Stop after the line with "socket_depth = 60; // [40:1:62]": repeat exactly every line before it, beginning with the first, and that line itself.

------

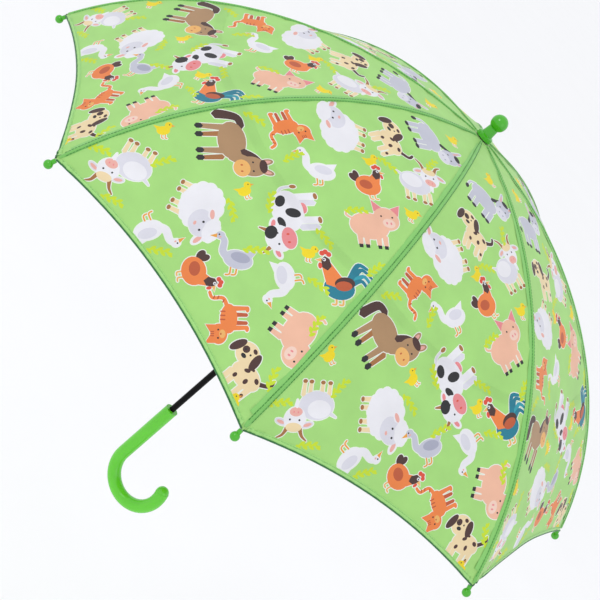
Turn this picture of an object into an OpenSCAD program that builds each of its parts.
// Children's stick umbrella, standing open with its ferrule up.
// The origin is on the shaft axis, halfway along the straight hand grip.
// +Z runs up the shaft to the ferrule, and the crook curls towards +X.
// Eight ribs stand half a panel either side of the crook's plane.

/* [Ribs] */
// Length of a rib, from its hinge to the centre of its ball tip
rib_length = 455; // [380:1:560]
// Diameter of the rib wire
rib_d = 2.4; // [2:0.1:2.6]
// Distance along the rib where it bends most when the canopy is shut
bend_at = 273; // [220:1:320]
// Slope of the rib below level at its hinge, in degrees
root_slope = 2; // [0:1:12]
// Slope of the rib below level at its bending place, in degrees
bend_slope = 37; // [28:1:42]
// Slope of the rib below level at its tip, in degrees
tip_slope = 65; // [52:1:72]

/* [Canopy] */
// Thickness of the canopy solid
cloth_t = 0.8; // [0.6:0.1:1.2]
// How far the hem rises towards the top between two tips
hem_rise = 16; // [8:1:24]
// How far the fold line dips towards the hem between two ribs
fold_dip = 17; // [10:1:22]

/* [Tips and ferrule] */
// Diameter of a ball tip
ball_d = 8.5; // [7:0.5:10]
// Length of the neck behind a ball tip
tip_neck = 7.5; // [6.5:0.5:10]
// Diameter of the ferrule's ball
ferrule_ball_d = 17.5; // [14:0.5:20]
// Diameter of the ferrule's collar
collar_d = 17.8; // [15:0.2:22]
// Height of the ferrule's collar
collar_h = 5.2; // [4:0.2:7]
// Diameter of the ferrule's neck
ferrule_neck_d = 10.6; // [9.6:0.2:12]
// Height of the ferrule's neck, up to the middle of its ball
ferrule_neck_h = 16; // [14:0.5:20]

/* [Shaft and handle] */
// Height of the rib hinges above the middle of the grip
hinge_height = 490; // [455:1:600]
// Outside diameter of the shaft tube
shaft_d = 7; // [6.6:0.1:8]
// Wall of the shaft tube
shaft_wall = 0.7; // [0.6:0.1:1]
// Diameter of the grip and of the crook
grip_d = 15.5; // [13:0.5:19]
// Length of the straight grip
grip_length = 80; // [66:1:90]
// Radius of the crook, to the middle of its tube
crook_r = 33; // [26:1:40]
// How far the crook turns, in degrees
crook_turn = 202; // [180:1:215]
// Depth of the shaft in the grip
socket_depth = 60; // [40:1:62]

/* [Stretchers and runner] */
// Distance along the rib to its joiner
joiner_at = 141; // [110:1:170]
// How far the joiner's pivot lies under the rib wire
joiner_drop = 4.5; // [4.4:0.1:6]
// How far the runner sits below the joiners when open
open_rise = 41; // [32:1:52]
// Diameter of the stretcher wire
stretcher_d = 2.2; // [1.8:0.1:2.4]
// Length of the runner
runner_length = 55; // [48:1:70]
// Outside diameter of the runner's sleeve
sleeve_d = 12.4; // [11.6:0.2:13]
// Outside diameter of the runner's crown
crown_d = 21; // [20:0.5:24]
// Diameter of the runner's thumb ring
thumb_d = 17.6; // [15:0.2:20]

/* [Closing strap] */
// Width of the closing strap
strap_w = 12; // [8:1:16]
// Length of the closing strap
strap_length = 105; // [80:1:115]

/* [Hidden] */
$fn = 48;

green_plastic = "#4fc531";
black_enamel = "#1b1c1e";
bright_steel = "#b9bec4";
print_green = "#9fdf82";
dark_green = "#1e6b2e";

rib_count = 8;
pitch = 360 / rib_count;       // between two ribs
first_rib = pitch / 2;         // azimuth of rib 1, from the crook's plane
small = 0.01;                  // a cut runs this far past a face
fit_gap = 0.05;                // radial gap of a pressed fit
slide_gap = 0.25;              // radial gap of a sliding fit
side_gap = 0.3;                // gap beside a moving blade or rod
cloth_gap = 0.3;               // gap between the canopy and what it lies on
plug_step = 0.3;               // step down from the crook to its end plug
plug_depth = 2;                // how far the end plug goes into the crook

// The rib's curve is two arcs that meet at bend_at. All slopes are below level.
hinge_r = 7;                   // radius of the ring of rib hinges
arc_1 = bend_at / ((bend_slope - root_slope) * PI / 180);
arc_2 = (rib_length - bend_at) / ((tip_slope - bend_slope) * PI / 180);
centre_1 = [hinge_r - arc_1 * sin(root_slope), hinge_height - arc_1 * cos(root_slope)];
bend_point = centre_1 + arc_1 * [sin(bend_slope), cos(bend_slope)];
centre_2 = bend_point - arc_2 * [sin(bend_slope), cos(bend_slope)];

function slope_at(s) = s <= bend_at
    ? root_slope + (bend_slope - root_slope) * s / bend_at
    : bend_slope + (tip_slope - bend_slope) * (s - bend_at) / (rib_length - bend_at);

// Radius and height of a point at length s along the rib, lifted off its wire by lift
function rib_point(s, lift = 0) = s <= bend_at
    ? centre_1 + (arc_1 + lift) * [sin(slope_at(s)), cos(slope_at(s))]
    : centre_2 + (arc_2 + lift) * [sin(slope_at(s)), cos(slope_at(s))];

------

### SOLUTION FOR THIS PROBLEM:
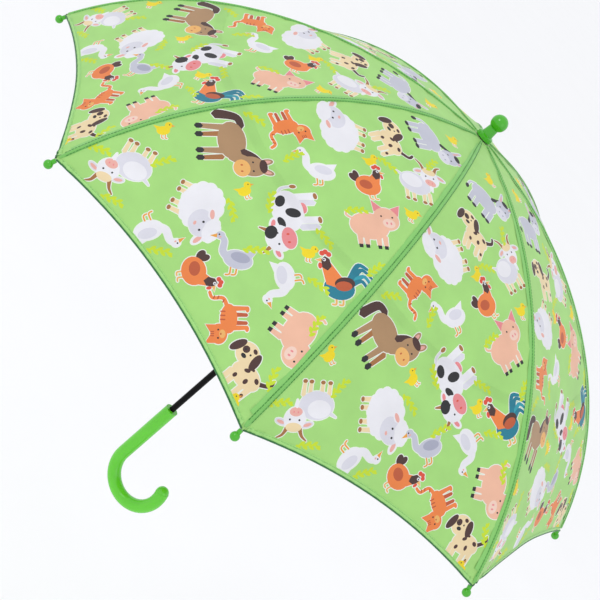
Turn this picture of an object into an OpenSCAD program that builds each of its parts.
// Children's stick umbrella, standing open with its ferrule up.
// The origin is on the shaft axis, halfway along the straight hand grip.
// +Z runs up the shaft to the ferrule, and the crook curls towards +X.
// Eight ribs stand half a panel either side of the crook's plane.

/* [Ribs] */
// Length of a rib, from its hinge to the centre of its ball tip
rib_length = 455; // [380:1:560]
// Diameter of the rib wire
rib_d = 2.4; // [2:0.1:2.6]
// Distance along the rib where it bends most when the canopy is shut
bend_at = 273; // [220:1:320]
// Slope of the rib below level at its hinge, in degrees
root_slope = 2; // [0:1:12]
// Slope of the rib below level at its bending place, in degrees
bend_slope = 37; // [28:1:42]
// Slope of the rib below level at its tip, in degrees
tip_slope = 65; // [52:1:72]

/* [Canopy] */
// Thickness of the canopy solid
cloth_t = 0.8; // [0.6:0.1:1.2]
// How far the hem rises towards the top between two tips
hem_rise = 16; // [8:1:24]
// How far the fold line dips towards the hem between two ribs
fold_dip = 17; // [10:1:22]

/* [Tips and ferrule] */
// Diameter of a ball tip
ball_d = 8.5; // [7:0.5:10]
// Length of the neck behind a ball tip
tip_neck = 7.5; // [6.5:0.5:10]
// Diameter of the ferrule's ball
ferrule_ball_d = 17.5; // [14:0.5:20]
// Diameter of the ferrule's collar
collar_d = 17.8; // [15:0.2:22]
// Height of the ferrule's collar
collar_h = 5.2; // [4:0.2:7]
// Diameter of the ferrule's neck
ferrule_neck_d = 10.6; // [9.6:0.2:12]
// Height of the ferrule's neck, up to the middle of its ball
ferrule_neck_h = 16; // [14:0.5:20]

/* [Shaft and handle] */
// Height of the rib hinges above the middle of the grip
hinge_height = 490; // [455:1:600]
// Outside diameter of the shaft tube
shaft_d = 7; // [6.6:0.1:8]
// Wall of the shaft tube
shaft_wall = 0.7; // [0.6:0.1:1]
// Diameter of the grip and of the crook
grip_d = 15.5; // [13:0.5:19]
// Length of the straight grip
grip_length = 80; // [66:1:90]
// Radius of the crook, to the middle of its tube
crook_r = 33; // [26:1:40]
// How far the crook turns, in degrees
crook_turn = 202; // [180:1:215]
// Depth of the shaft in the grip
socket_depth = 60; // [40:1:62]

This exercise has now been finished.